Les hautes classes rejettent certaines pratiques les plus associées aux classes populaires ; de la même façon, les pratiques les plus «féminines» sont aussi dévalorisées. On a donc une idée d’une culture populaire féminine, qui regroupe tout ce qu’on associe aux femmes et au féminin.

Cette culture populaire féminine inclut notamment :

  • la littérature sentimentale : supériorité des valeurs traditionnellement féminines (amour, douceur, intimité) sur les valeurs masculines (pouvoir, contrôle, argent). On les considère comme des dispositifs de naturalisation de la fémininité et de dépolitisation, et donc renforcement, de la masculinité hégémonique.
  • les émissions de télé-réalité de relooking : rhétorique féministe de l’empouvoirement tout en enjoignant à respecter des règles très strictes
  • soap opera : promotion de la famille et exploitation domestique des femmes, qui ne s’épanouissent que dans le contexte de la famille et de l’intime. La temporalité du soap qui repousse perpétuellement la résolution des intrigues fait écho à l’attente quotidienne de la femme au foyer ; la famille est intrinsèquement dysfonctionnelle et toujours au bord de l’éclatement.
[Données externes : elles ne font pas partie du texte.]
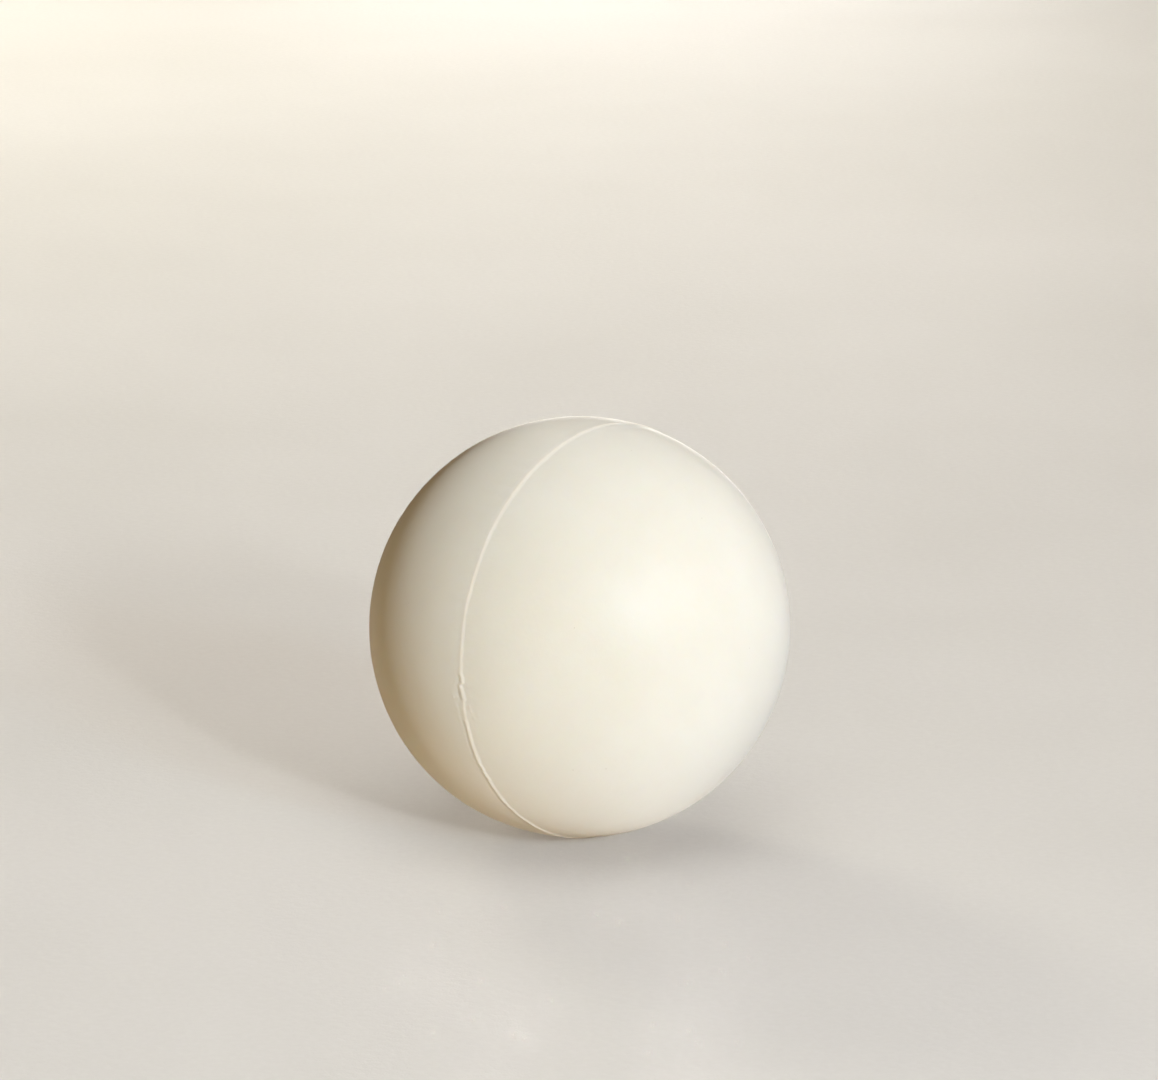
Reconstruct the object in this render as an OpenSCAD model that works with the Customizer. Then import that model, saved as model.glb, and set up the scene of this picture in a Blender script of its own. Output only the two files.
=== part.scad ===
// Table tennis ball, built from two pressed celluloid cups joined in a lap at the seam.
// Origin: centre of the ball. +X runs along the common axis of the two cups, towards
// the pole of the spigot cup, so every seam line lies in a plane parallel to YZ. +Z is up.
// The outer seam line lies seam_offset off the equator, and the inner one lies lap_len
// back from it: on the equator itself when the two are equal.
// Millimetres throughout.

/* [Ball] */
// Outside diameter of the finished ball
ball_d = 40; // [38:0.5:44]
// Wall thickness at the pole of each cup, where the sheet stretches most
pole_wall = 0.38; // [0.32:0.01:0.40]
// Wall thickness beside the joint
rim_wall = 0.42; // [0.41:0.01:0.50]

/* [Lap joint] */
// Distance from the equator to the outer seam line
seam_offset = 2.4; // [0.8:0.1:3.0]
// Length of the overlap between the skirt outside and the lip inside
lap_len = 2.4; // [1.4:0.1:3.6]
// Radial thickness of the cement film between skirt and lip
film_t = 0.03; // [0.02:0.005:0.05]
// Width of the gap that the cement fills at each end of the lap
butt_gap = 0.06; // [0.04:0.01:0.10]

/* [Cement beads] */
// Width of the bead that stands on the outer seam line
outer_bead_w = 0.45; // [0.30:0.05:0.70]
// Height of the outer bead over the wall
outer_bead_h = 0.10; // [0.04:0.01:0.14]
// Width of the squeezed-out bead along the inner seam line
inner_bead_w = 0.70; // [0.40:0.05:1.00]
// Height of the inner bead over the inside of the wall
inner_bead_h = 0.16; // [0.08:0.02:0.20]

/* [Hidden] */
$fn = 240;

// Radii
outer_r = ball_d / 2;
inner_r = outer_r - rim_wall;
mid_r = outer_r - rim_wall / 2;          // middle of the wall, where the lap splits
skirt_r = mid_r + film_t / 2;            // inside of the outer skirt
lip_r = mid_r - film_t / 2;              // outside of the inner lip
pole_shift = rim_wall - pole_wall;       // inner sphere moves this far to its cup's pole

// Stations along the axis
outer_seam = seam_offset;
inner_seam = seam_offset - lap_len;
half_gap = butt_gap / 2;
lap_start = inner_seam - half_gap;
lap_end = outer_seam + half_gap;

outer_fill_inset = 0.02;                 // outer gap fill stops this far under the surface
inner_fill_reach = 0.04;                 // inner gap fill runs this far inside the wall
overlap = 1;                             // skirt and lip run this far into their cups
far = ball_d;                            // clears the ball on every side

// All profiles below are half sections: the second coordinate runs along the axis of
// the cups and the first is the distance from it.

// The half plane on the right of the axis, between two stations along it
module band(start, end) {
    translate([0, start]) square([far, end - start]);
}

// Part of a band between two spheres about the ball's centre
module ring(start, end, from_r, to_r) {
    intersection() {
        band(start, end);
        difference() {
            circle(r = to_r);
            circle(r = from_r);
        }
    }
}

// Full wall of a cup, whose inner sphere sits shift along the axis
module wall(shift) {
    difference() {
        circle(r = outer_r);
        translate([0, shift]) circle(r = inner_r);
    }
}

// Cup whose outer half wall runs on past the inner seam as a skirt
module socket_profile() {
    intersection() {
        wall(-pole_shift);
        union() {
            band(-far, lap_start);
            difference() {
                band(lap_start - overlap, outer_seam - half_gap);
                circle(r = skirt_r);
            }
        }
    }
}

// Cup whose inner half wall stays under the skirt as a lip
module spigot_profile() {
    intersection() {
        wall(pole_shift);
        union() {
            band(lap_end, far);
            intersection() {
                band(inner_seam + half_gap, lap_end + overlap);
                circle(r = lip_r);
            }
        }
    }
}

// Radius of a bead whose section is a circle that shows a given width and height
function bead_radius(width, height) = (width * width / 4 + height * height) / (2 * height);

// Full circle of a bead on the seam at a station along the sphere of radius wall_r.
// The bead stands outwards for side = 1 and inwards for side = -1.
module bead_section(station, wall_r, side, width, height) {
    radius = bead_radius(width, height);
    latitude = asin(station / wall_r);
    distance = wall_r + side * (height - radius);
    translate([distance * cos(latitude), distance * sin(latitude)])
        circle(r = radius, $fn = 96);
}

// Film, both butt gaps and both beads, with the two cups taken away
module cement_profile() {
    difference() {
        union() {
            ring(lap_start, lap_end, lip_r, skirt_r);
            ring(outer_seam - half_gap, lap_end, lip_r, outer_r - outer_fill_inset);
            ring(lap_start, inner_seam + half_gap, inner_r - inner_fill_reach, skirt_r);
            difference() {
                bead_section(outer_seam, outer_r, side = 1,
                             width = outer_bead_w, height = outer_bead_h);
                circle(r = lip_r);
            }
            intersection() {
                bead_section(inner_seam, inner_r, side = -1,
                             width = inner_bead_w, height = inner_bead_h);
                circle(r = skirt_r);
            }
        }
        socket_profile();
        spigot_profile();
    }
}

// Turns a half section about the X axis
module turned() {
    rotate([0, 90, 0]) rotate_extrude() children();
}

module socket_cup() {
    color([0.93, 0.90, 0.80]) turned() socket_profile();
}

module spigot_cup() {
    color([0.96, 0.94, 0.86]) turned() spigot_profile();
}

module seam_cement() {
    color([0.97, 0.95, 0.88]) turned() cement_profile();
}

socket_cup();
spigot_cup();
seam_cement();
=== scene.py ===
"""A hollow celluloid ball of two cups, lapped and cemented together.

The seam plane stands upright across X: the socket cup with its skirt is on the left (-X), the
spigot cup with its lip on the right (+X). Lengths are in millimetres about the ball's centre
and are scaled to metres when a mesh is made; the sweep, camera and lights are in metres.
A place on the ball is a latitude (-90 degrees at the -X pole, 90 at the +X pole) and an angle
round the X axis (0 faces -Y, 90 is the top).
"""
import math

import bmesh
import bpy
import numpy as np
from mathutils import Matrix, Vector


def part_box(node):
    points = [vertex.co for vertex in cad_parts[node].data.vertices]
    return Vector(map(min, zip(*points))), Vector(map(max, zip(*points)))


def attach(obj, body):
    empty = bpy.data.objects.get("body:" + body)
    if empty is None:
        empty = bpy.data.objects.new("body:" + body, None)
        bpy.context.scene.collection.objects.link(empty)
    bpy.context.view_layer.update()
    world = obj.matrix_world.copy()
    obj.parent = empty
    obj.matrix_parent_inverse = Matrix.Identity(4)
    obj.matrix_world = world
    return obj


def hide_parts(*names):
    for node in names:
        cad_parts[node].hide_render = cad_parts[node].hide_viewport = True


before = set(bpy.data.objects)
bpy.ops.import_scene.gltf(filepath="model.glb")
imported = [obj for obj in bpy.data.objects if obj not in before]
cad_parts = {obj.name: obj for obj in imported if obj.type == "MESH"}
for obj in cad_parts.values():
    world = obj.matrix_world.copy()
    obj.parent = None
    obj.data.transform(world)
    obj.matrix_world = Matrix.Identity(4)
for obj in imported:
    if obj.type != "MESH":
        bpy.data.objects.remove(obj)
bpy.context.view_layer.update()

# ---------------------------------------------------------------------------------------
# Sizes, mm, from the CAD nodes
# ---------------------------------------------------------------------------------------
MM = 0.001
socket_lo, socket_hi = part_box("socket_cup")
spigot_lo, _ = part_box("spigot_cup")
HALF_GAP = 0.03                              # half the cement gap at each end of the lap
HALF_FILM = 0.015                            # half the cement film between the lap's faces
WALL = 0.42
BALL_R = -socket_lo.x / MM
OUTER_X = socket_hi.x / MM + HALF_GAP        # station of the outer seam line
INNER_X = spigot_lo.x / MM - HALF_GAP        # station of the inner seam line
HOLLOW_R = BALL_R - WALL                     # inner sphere of each cup
HOLLOW_SHIFT = 0.04                          # its centre moves towards the cup's own pole
LIP_R = BALL_R - WALL / 2 - HALF_FILM        # the two faces of the lap
SKIRT_R = BALL_R - WALL / 2 + HALF_FILM
OUTER_LAT = math.asin(OUTER_X / BALL_R)
INNER_LAT = math.asin(INNER_X / BALL_R)
GAP_LAT = HALF_GAP / BALL_R

# Ring counts
SEAM_POINTS = 1536                           # beside the seam
INSIDE_POINTS = 192                          # at the inner end of the lap
POLE_POINTS = 12                             # the fewest, beside a pole


# ---------------------------------------------------------------------------------------
# Smooth deterministic noise and curves
# ---------------------------------------------------------------------------------------
class Waves:
    """A smooth random field of 3-D position, rms 1, of wavelengths shortest to longest mm."""

    def __init__(self, seed, shortest, longest, count=40):
        rng = np.random.default_rng(seed)
        ways = rng.normal(size=(count, 3))
        ways /= np.linalg.norm(ways, axis=1)[:, None]
        lengths = np.exp(rng.uniform(math.log(shortest), math.log(longest), count))
        self.vectors = (ways * (2 * math.pi / lengths)[:, None]).T
        self.phases = rng.uniform(0, 2 * math.pi, count)
        self.scale = math.sqrt(2.0 / count)

    def __call__(self, point):
        return np.sin(point @ self.vectors + self.phases).sum(-1) * self.scale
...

Le personnage récurrent de la femme puissante et forcément méchante permet de donner une transgression par procuration aux spectatrices. Leur identification mélodramatique à des personnages est une manière de reconnaître le patriarcat et ses conséquences sur les femmes, sans remettre en cause l’ordre établi. Les spectatrices se plaignent des personnages « geignardes », qui rentrent dans les conventions sociales, et préfèrent les femmes méchantes ou puissantes : le soap opera est un lieu de négociation des normes sociales.

Le capitalisme a absorbé le féminisme des années 2010 très rapidement et facilement, en le neutralisant : l’adhésion au féminisme, c’est maintenant un logo sur un t-shirt.

Chez les classes un peu plus aisées et éduquées, on aura des pratiques féminines comme le nail art : une pratique corporelle de la beauté, mais pas un outil de séduction autant que la coiffure ou le maquillage ; les blogs sont cependant très similaires et normalisés.

Les activités féminines sur Internet construisent et diffusent une féminité hégémonique : blogueuses blanches, hétéro, minces, etc. On y voit cependant des tensions, et les femmes qui se retrouvent autour de ces espaces préfèrent le lien social à la recherche du gain dans les classes populaires, alors que dans les classes moyennes, les loisirs féminins sont utilisés pour accroître un capital culturel, symbolique et social.